Not happy about the raid, Pohlmann reassigned Gourgues to the Traffic Division less than two weeks later, on Nov. 5, 2012, and less than three weeks after that Gourgues resigned from the force. He was immediately hired by Peralta as assistant Road Department superintendent.

Peralta said he hired Gourgues, who owns several businesses, because of his experience with heavy equipment and construction. Seven months in, Peralta promoted Gourgues to superintendent and has approved a 22-percent hike in his salary in three years.

"He has done this type of work for a long time and could be vital to my operations in the Road Department," Peralta said. "I had confidence in him then and I have confidence in him now."

But new questions about Gourgues' employment started when he was re-hired as a part-time deputy last October. He was making $67,320 a year to work five days a week as road superintendent and $17.60 an hour in the sheriff's Traffic Division, usually putting in eight hours a day for three or four days a week.

Pohlmann declined to comment on Gourgues' employment or say why he was rehired. The sheriff said he couldn't discuss it because those issues are the subject of a "very active criminal investigation."

But using public records requests, WWL-TV received detailed records of the hours Gourgues claimed to work for both government agencies. From Oct. 24, when the former full-time deputy rejoined the sheriff's force part-time, until his last resignation June 8, Gourgues claimed to have worked 87 days in both capacities.

On all but 10 of those days, time-clock records show his work time at both jobs overlapping. WWL-TV tallied the total overlap at 90 hours and 37 minutes, an average of more than an hour every time he worked both jobs in the same day.

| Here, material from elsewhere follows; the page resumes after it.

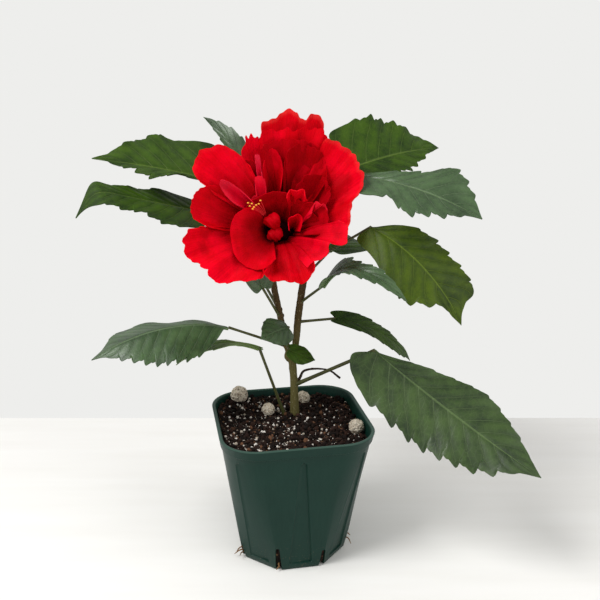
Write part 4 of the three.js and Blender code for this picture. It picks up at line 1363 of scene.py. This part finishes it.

Generally, records show he would work a morning shift at the Road Department, starting at 6:15 or 6:30 and punching out some time between 1 p.m. and 3 p.m., but would call in on-duty as a sheriff's deputy usually between 11:30 a.m. and 12:30 p.m.

On a few occasions, he claimed to have worked a morning shift on both jobs. On Tuesday, March 10, for example, sheriff's call logs show he called in "10-8" or "in-service" at the Sheriff's Office at 6:05 a.m. Ten minutes later, he used a hand reader to punch in at the Road Department and stayed on the clock in both jobs for 6 hours and 24 minutes.

Gourgues' attorney, Mike Magner, said his client "expressly and unequivocally denies any wrongdoing." He said he's "one of the hardest working men in local government" who works a flexible schedule as Road Department superintendent and often puts in extra hours on nights and weekends that don't get recorded.

When asked about March 10 and two other, similar examples, Magner said that "with some frequency" Gourgues would be on his way to work at the Road Department and see an incident that required his attention as a deputy in the Traffic Division. Magner said that would activate a computerized "in-service" report that could have made it look like he was on duty as a cop when he wasn't.

However, detailed call logs show Gourgues responding to actual calls-for-service as a sheriff's deputy during the morning hours, both on Nov. 11 and March 10 and on many of the days with overlaps.

"If WWL's analysis reflects a 90-hour overlap on Jarrod's time, it is more than offset by his overtime, night and weekend emergency work, uncompensated lunch hours and officially sanctioned gym time," Magner said.

Salaried employees often don't mark their exact hours, but ever since Jan. 20, Gourgues and all of the managers in Peralta's government, including Peralta himself, have been punching in and out of work using computerized hand scanners.

"Traditionally, you don't make salaried employees punch time clocks," Peralta said. "I felt that I had always said from the day I ran for this office that I wanted transparency and I wanted openness. It was my decision that everyone, from myself down, would start utilizing the new time-clock system that we have."

He said it creates very precise reports, which could spell trouble for Gourgues.

"If there was an overlap, yes, it would be a problem," Peralta told WWL-TV in an interview.

Since using the hand scanner, Gourgues has rarely logged more than eight hours in a day with the Road Department. Magner, Gourgues' attorney, said that's because his client often worked at night dealing with issues in the field, where he could not access the time-clock hand scanner, and that's why his off-schedule hours don't show up in the reports.

Rafael Goyeneche, head of the nonprofit watchdog group Metropolitan Crime Commission, said it is perfectly legal to have two public jobs, as long as one is part-time. But, he said, the grand jury subpoenas indicate that prosecutors are checking for overlapping hours that could indicate pay for work that wasn't done.

"The question becomes, is it illegal? Because you physically cannot be working for two different entities at the same time," Goyeneche said.

The grand jury subpoenas regarding Gourgues are part of the state attorney general's public corruption case against Peralta, which has been in front of a St. Bernard grand jury since January. Peralta was already indicted in St. Bernard for sexual battery, based on his ex-wife Sharon Schaefer's rape accusations, but prosecutors withdrew those charges.

Peralta has also been indicted by two other grand juries, in Baton Rouge for campaign finance violations and perjury, and in St. Tammany Parish on charges of stalking his ex-wife.

Magner said Gourgues is being unfairly singled out because of the state's pursuit of Peralta. Magner also said it was a violation of state law to put secret grand jury subpoenas in the public record and they should not have been released to WWL-TV.

Goyeneche said any effort to prosecute Gourgues for the overlapping hours would depend on the parish's employment rules.

"So he's a supervisor and he's on a salary, so you need to take a look at their rules and regulations to see if they would support a prosecution of that," he said.

And as controversy swirls around him, Peralta is standing by his man.

"I want to speak with Mr. Gourgues and I want to hear his explanation," Peralta said last week. "If anybody knows how it is to be accused of something he didn't do, I sure know that now, don't I?"

After the interview, Peralta said he reached out to Gourgues, who he said was out of town on vacation. But the parish president declined to comment further after WWL-TV informed him about the grand jury investigation.